Fri Sep 27 17:49:58 EEST 2024

Hi all,

After a bit of a hiatus due to delays in negotioting the appropriate
contracts, I've finally been able to resume work on the swscale refactor
and have my current draft to demonstrate and gather critique on.

Rather than the initial goal of introducing a new AVScale header, I have
updated my proposal to instead directly reuse the sws_* namespace. For now,
this unfortunately requires postfixing some colliding functions with a `2`
suffix, e.g. sws_alloc_context2, sws_scale_frame2 and so on. I still want
to go back and try reusing the SwsContext type directly, though, now that
the SwsContext2 type has been more or less settled.

The current working draft is available at the following branch:
https://github.com/haasn/FFmpeg/commits/swscale2/

In particular, the commit introducing the new implementation is:
https://github.com/haasn/FFmpeg/commit/d90ceb1dd75939046a70cc7430546a26455a9ba0

I recommend reading that commit message for a more detailed overview of the
new implementation approach. To roughly summarize, however, the operations
graph (internal) API is based on the same principles as I use inside the
`libplacebo` project, except translated to a CPU implementation.

In terms of the user facing public API, the major departure, apart from the
stateless design, is the lack of any "partial" / sliced API. When thinking
about what such an API would imply on the implementation, I decided that it's
not generally straightforward to translate a partial scaling request back
upstream through the operations graph, especially with GPU implementations
in mind. As such, I decided to omit this call for now, and instead focus
on getting the core working first.

The next step is to implement an example of a simplified operation graph
for a limited subset of formats, so we can use it as a proof of concept and
benchmark it against current swscale.

Ultimately, we will have to rewrite some of the swscale functions; most likely
the ones dealing with input and output format conversions. Rather than a whole
bunch of special cases, the new implementation will most likely consist of
a few core functions dedicated to isolated tasks such as unpacking input,
applying a 3x3 matrix or LUT, or dithering. A modular design like this will
allow us to cover significantly more use cases with less code.

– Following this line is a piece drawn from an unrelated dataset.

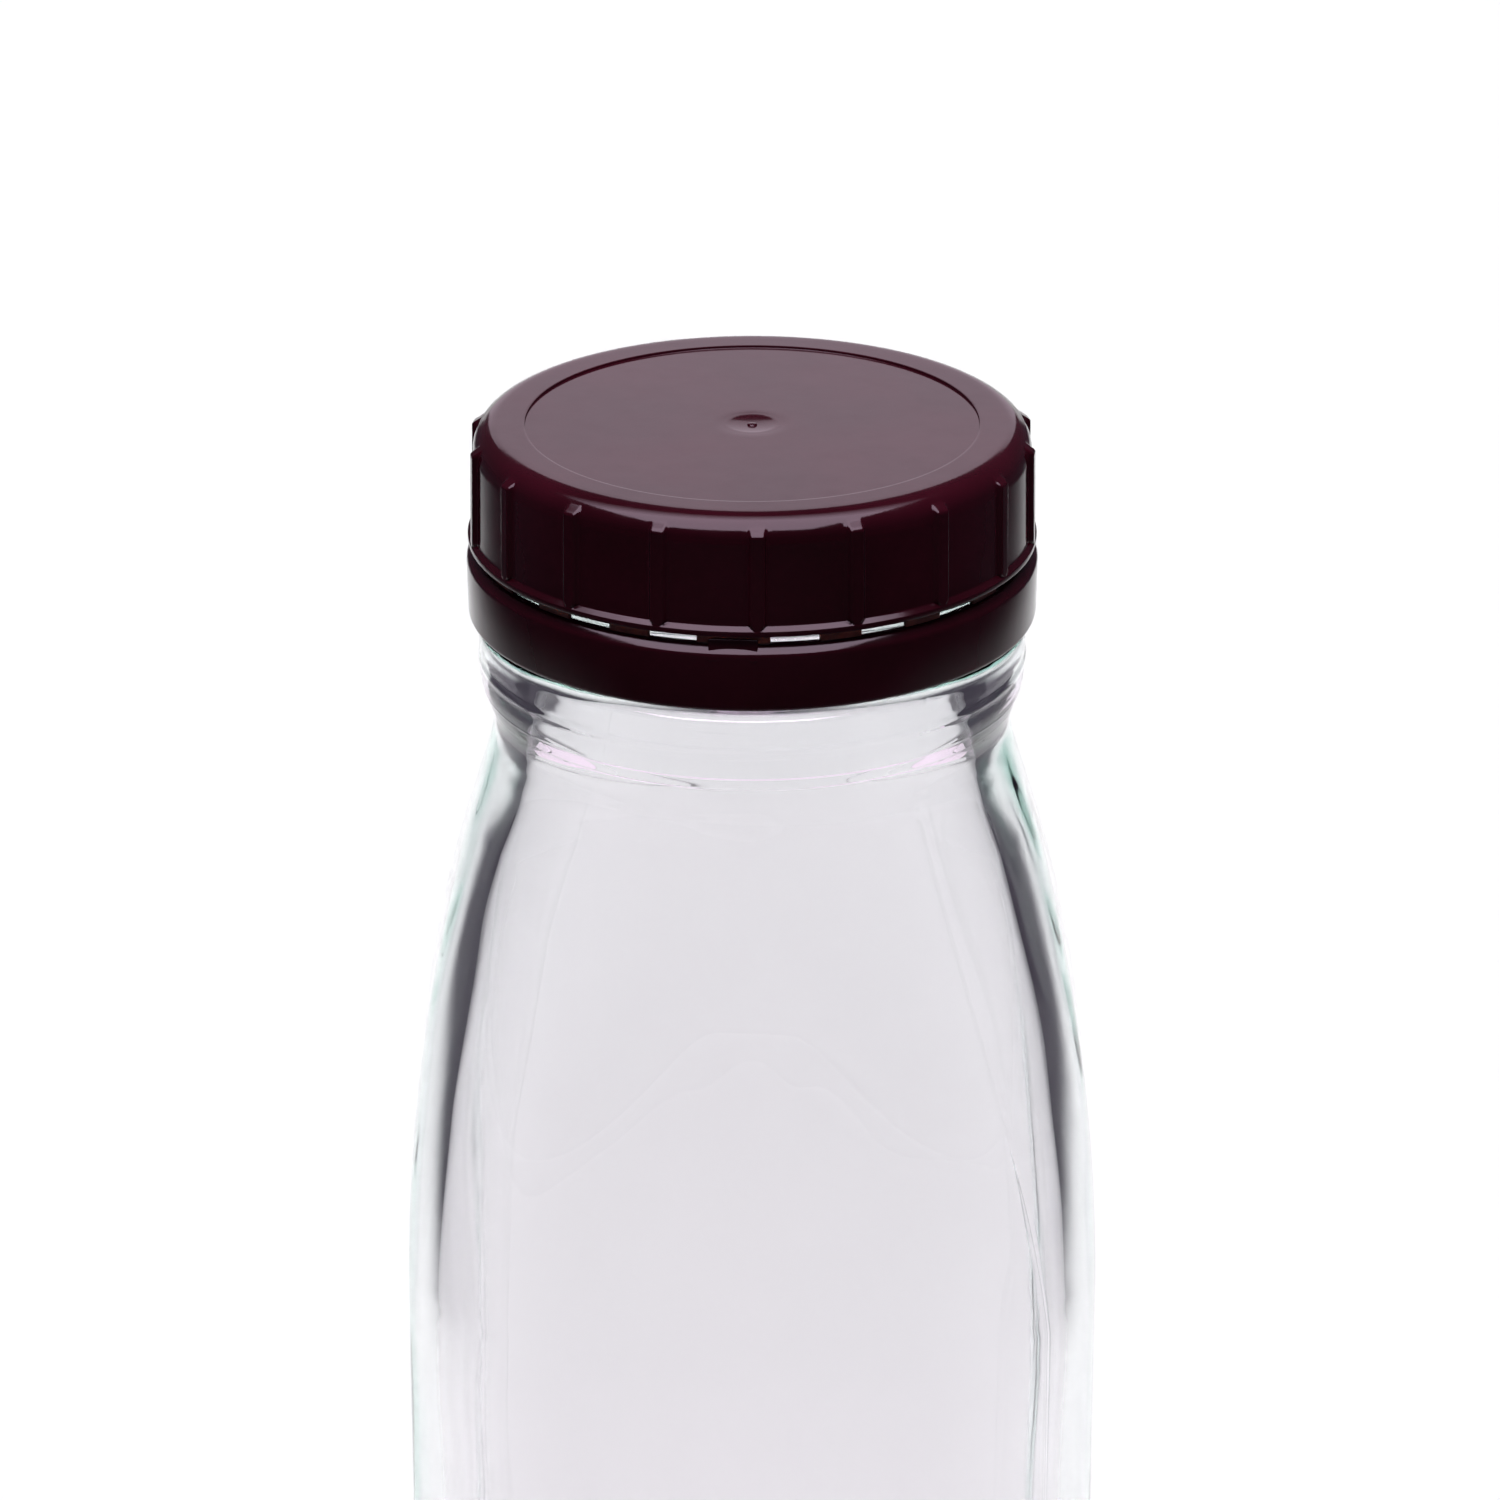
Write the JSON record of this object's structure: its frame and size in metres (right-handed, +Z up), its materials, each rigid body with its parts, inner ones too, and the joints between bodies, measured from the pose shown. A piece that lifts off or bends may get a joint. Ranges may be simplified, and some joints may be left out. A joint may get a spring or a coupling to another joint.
{
  "type": "glass milk bottle",
  "caption": "Square clear-glass milk bottle with a round neck, ribbed maroon screw cap, foam sealing liner and a free tamper-evident band.",
  "frame": {"origin": "centre of the base, on the plane that the bottle stands on", "axes": "+Z up along the bottle's axis, -Y out of the front panel, +X to the right seen from the front"},
  "size_m": [0.064, 0.064, 0.182],
  "materials": {
    "glass": "clear flint glass, fire-polished, faint green in thick edges",
    "cap_plastic": "moulded polypropylene, glossy skirt, satin top",
    "liner_foam": "closed-cell foam with a smooth skin"
  },
  "bodies": {
    "bottle": {"glass_bottle": "glass"},
    "liner": {"cap_liner": "liner_foam"},
    "cap": {"cap_shell": "cap_plastic"},
    "band": {"tamper_band": "cap_plastic"}
  },
  "joints": [
    {"name": "cap_lift", "type": "slide", "parent": "bottle", "child": "liner", "axis": [0, 0, 1], "range_m": [0, 0.0195]},
    {"name": "cap_turn", "type": "hinge", "parent": "liner", "child": "cap", "pos_m": [0, 0, 0.176], "axis": [0, 0, 1], "range_deg": [0, 720]},
    {"name": "band_turn", "type": "hinge", "parent": "bottle", "child": "band", "pos_m": [0, 0, 0.167], "axis": [0, 0, 1], "continuous": true}
  ],
  "couplings": [
    {"joint": "cap_lift", "follows": "cap_turn", "m_per_rad": 0.001516}
  ]
}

The hope is that the approach of having dedicated `post operation` kernels
will sufficiently mitigate the overhead of not merging functions. If
absolutely necessary, we could reintroduce merged functions only where
needed, while relying on the general purpose kernels for the majority of
lesser used cases.

So, all that being said, here are the biggest pain points I want feedback on:

1. How do we resolve the abiguity between SwsContext and SwsContext2?

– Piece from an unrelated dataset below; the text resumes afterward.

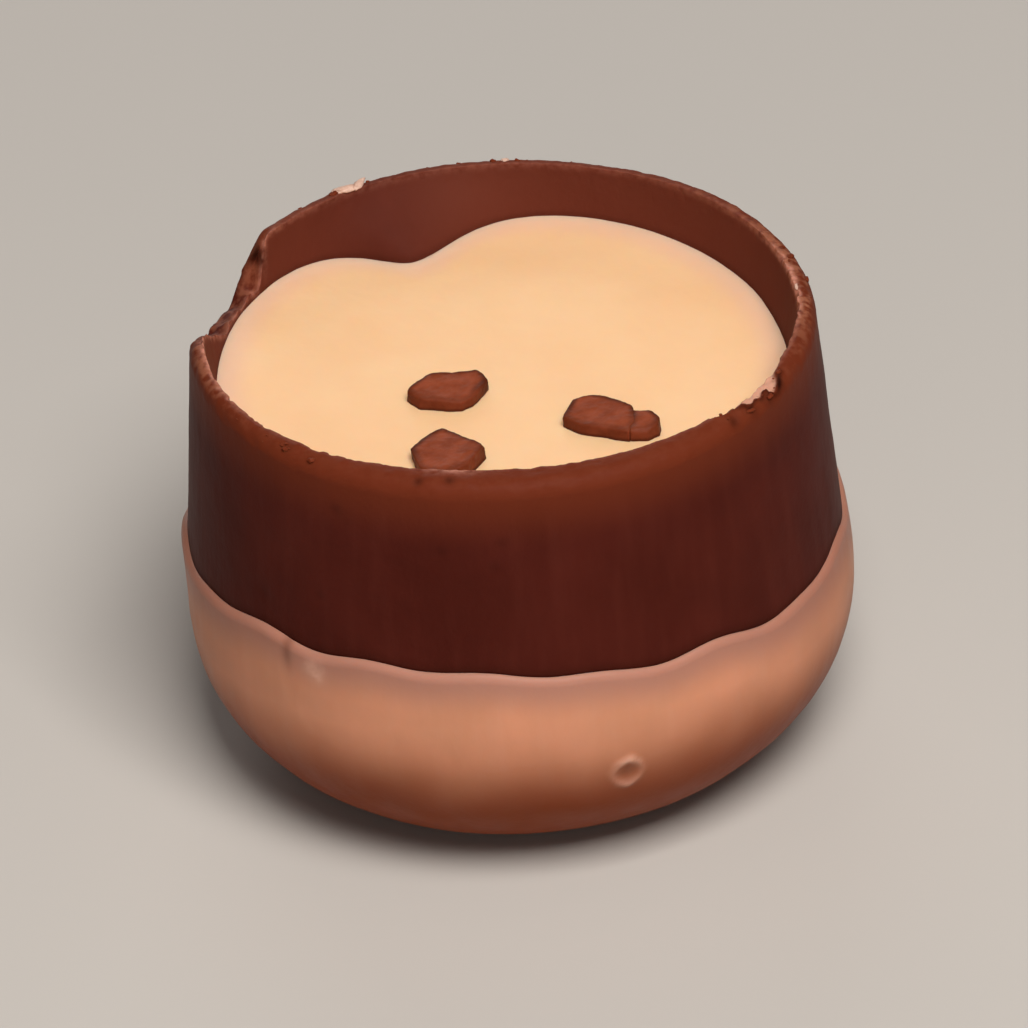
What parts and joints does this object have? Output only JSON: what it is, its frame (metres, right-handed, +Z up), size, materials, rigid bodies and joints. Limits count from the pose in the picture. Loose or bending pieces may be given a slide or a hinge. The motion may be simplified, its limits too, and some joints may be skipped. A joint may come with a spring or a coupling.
{
  "type": "filled chocolate cup",
  "caption": "Small round cup of milk chocolate with a blond chocolate foot, filled with cream below the rim and topped with chocolate chips.",
  "frame": {"origin": "centre of the flat underside, which is the bottom centre of the bounding box", "axes": "+Z up through the cup, -Y towards the side that the picture shows"},
  "size_m": [0.03, 0.03, 0.0211],
  "materials": {
    "blond_chocolate": "satin",
    "milk_chocolate": "satin",
    "cream": "satin"
  },
  "bodies": {
    "root": {"foot": "blond_chocolate", "cup": "milk_chocolate", "filling": "cream"}
  },
  "joints": []
}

 A) The current approach of using SwsContext2 and sws_scale_frame2
 B) Find a new name for SwsContext2 (e.g. AVScale)
 C) Try to shoehorn the new implementation back into SwsContext,
    rely on a lot of `if (!sws->is_v2) error;` checks, and make sure users
    don't mix the old and new functions on the same context?
 D) Move SwsContext to a new header, mutually exclusive with swscale.h, and
    otherwise reuse the same names?
 E) Delay merging the new implementation until we have 100% feature parity
    with the old one, and then just replace it entirely? (plus deprecating
    now any functions we intend to drop)
 F) Something else?

2. How detailed / accurate do we want to preserve back compat with "legacy"
   swscale semantics? For example, swscale currently has some obscure flags
   and modes that I don't see as a high priority to maintain support for. But
   if we want the new API to be a strict improvement, we ought to maintain
   backwards compatibility in some form for all of these obscure modes.
   OTOH, now might be our biggest chance to revise what is actually needed.

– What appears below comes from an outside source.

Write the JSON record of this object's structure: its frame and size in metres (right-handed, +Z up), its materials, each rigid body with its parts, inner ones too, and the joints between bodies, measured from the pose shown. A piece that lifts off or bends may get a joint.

   For example, things I currently omit / imply, or could:
    - SWS_FULL_CHR_H_INP: I added a new flag SWS_FLAG_ALIAS which roughly
        corresponds to similar semantics, but in a more generalized fashion.
    - SWS_FULL_CHR_H_INT: turned on by default now, unless the user requests
        chroma point sampling. (Thought this does trigger a slow path in
        the underlying swscale legacy implementation for bgr8 etc)
    - Some of the more obscure scaling and dithering modes, such as
        "experimental", arithmatic dither, area scaling, etc.
    - Support for setting custom yuv matrices or filter weights.
    - Customizing scaler parameters: is this needed? If following the design
        of libplacebo, scalers should be made more tunable in general, rather
        than simply exposing an enum. I'm not sure I want to recreate these
        fields as is, at least for now.

Thanks for your time,
Niklas Haas